On July 26, 2019, we entered into the Asset Purchase Agreement with Sprint and DISH, pursuant to which, following the consummation of the Merger, DISH would acquire the Prepaid Business.

On June 17, 2020, T-Mobile, Sprint and DISH entered into the First Amendment to the Asset Purchase Agreement. Pursuant to the First Amendment of the Asset Purchase Agreement, T-Mobile, Sprint and DISH agreed to proceed with the closing of the Prepaid Transaction in accordance with the Asset Purchase Agreement on July 1, 2020, subject to the terms and conditions of the Asset Purchase Agreement and the terms and conditions of the Consent Decree.

On July 1, 2020, pursuant to the Asset Purchase Agreement, we completed the Prepaid Transaction. Upon closing of the Prepaid Transaction, we received $1.4 billion from DISH for the Prepaid Business, subject to working capital adjustments. See Note 12 - Discontinued Operations for further information.

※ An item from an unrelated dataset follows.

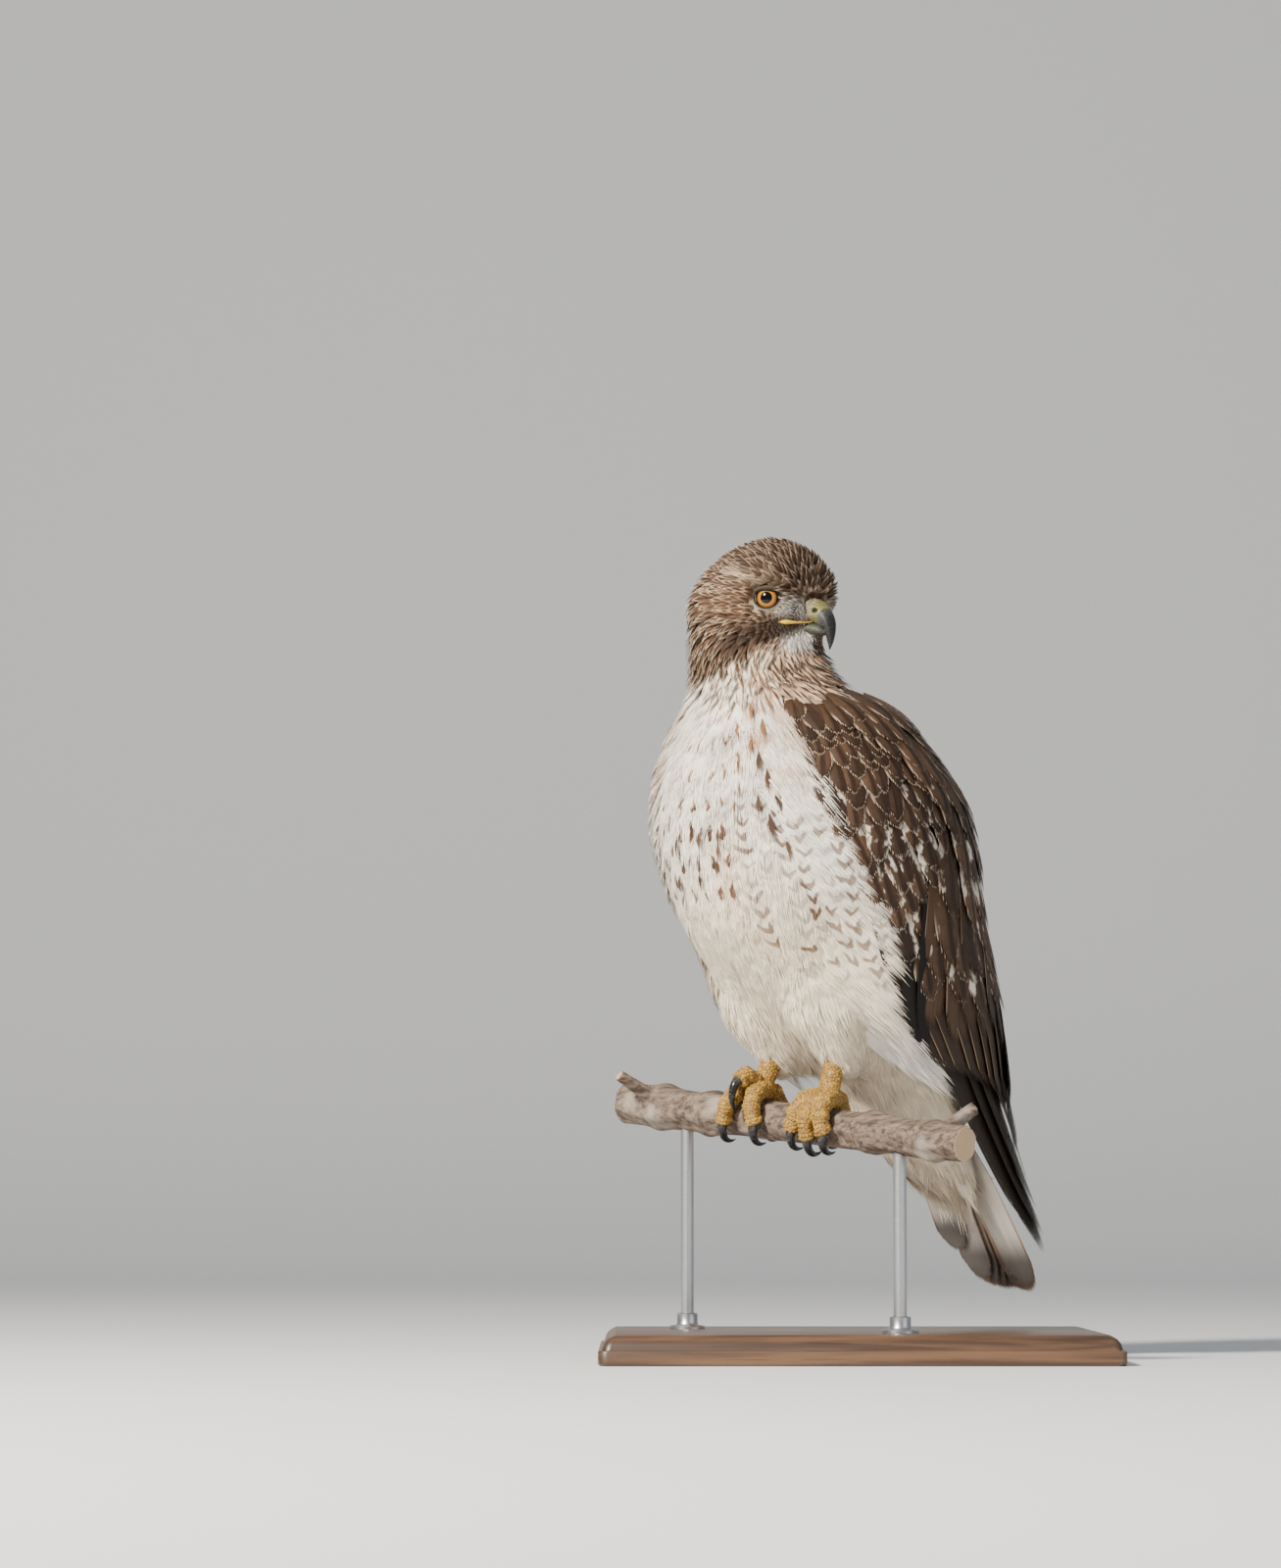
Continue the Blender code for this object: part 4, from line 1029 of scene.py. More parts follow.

Shenandoah Personal Communications Company Affiliate Relationship

Sprint PCS (specifically Sprint Spectrum L.P.) is party to a variety of publicly filed agreements with Shenandoah Personal Communications Company LLC (“Shentel”), pursuant to which Shentel is the exclusive provider of Sprint PCS’s wireless mobility communications network products in certain parts of Maryland, North Carolina, Virginia, West Virginia, Kentucky, Ohio and Pennsylvania. Pursuant to one such agreement, the Sprint PCS Management Agreement, dated November 5, 1999 (as amended, supplemented and modified from time to time, the “Management Agreement”), Sprint PCS was granted an option to purchase Shentel’s wireless telecommunications assets used to provide services pursuant to the Management Agreement. On August 26, 2020, Sprint, now our direct subsidiary, on behalf of and as the direct or indirect owner of Sprint PCS, exercised its option by delivering a binding notice of exercise to Shentel. The exercise of this option triggered a requirement for the parties to engage three independent valuation providers (the “Valuation Providers”) to calculate the “entire business value” (the “Entire Business Value”) of such wireless telecommunications assets, pursuant to a formula and valuation process prescribed in the Management Agreement.

Subsequent to December 31, 2020, on February 1, 2021, in accordance with the Management Agreement and other agreed-upon terms, the Valuation Providers determined and calculated the Entire Business Value of Shentel’s wireless telecommunication assets used to provide services pursuant to the Management Agreement to be $2.1 billion, and correspondingly, the base purchase price for such wireless telecommunication assets shall be ninety percent (90%) of that Entire Business Value amount ($1.9 billion), subject to certain other purchase price adjustments prescribed by the Management Agreement and such additional purchase price adjustments agreed by the parties. The parties are negotiating the remaining outstanding terms of a definitive agreement to govern the purchase of Shentel’s wireless telecommunication assets and expect the transaction to close in the second quarter of 2021 after satisfying customary conditions to closing.